Bio
Milan Davis is a multidisciplinary artist based in Portland, Oregon. Davis’s work often addresses personal experiences and emotions, while critiquing social constructs such as race, gender and beauty standards. Her experience growing up as a bi-racial black woman with a single mother in Salt Lake City, Utah inspires many of the themes in her work. Milan received her BA in photography from Lewis and Clark College in Portland, Oregon.
Artist Statement
My overall practice includes painting, collage and sculpture, with an emphasis on photography and video. My practice is a form of self expression and a way to convey pent up feelings and ideas. It is a space for me to be vulnerable but also maintain a certain distance from my audience. My work often deals with beauty standards - both my own and those set by society - and articulates what beauty means to me.

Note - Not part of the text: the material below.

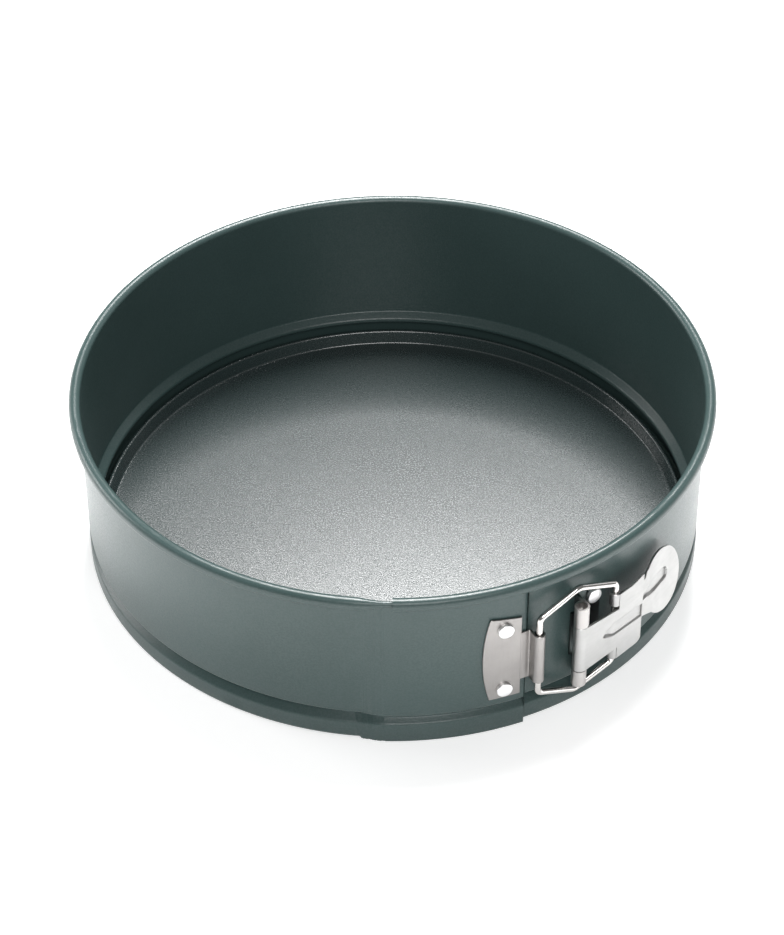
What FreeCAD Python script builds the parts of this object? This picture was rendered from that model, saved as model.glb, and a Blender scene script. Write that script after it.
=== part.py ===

Much of my practice is inspired by my own personal experiences and feelings, particularly my identity as a bi-racial black woman in America trying to create community and relationships. My practice is also an attempt to understand and communicate the complex emotions that I feel at times as a person who is subject to low moods and high anxiety. In that way, it is an escape from reality, and a way to reinterpret the negativity I have felt in my life. I make art because it has always been something I have been compelled to do. Art making is important to me because of its ability to connect people that think they are alone in their experiences, and to represent the idea that we are all more connected than we think we are.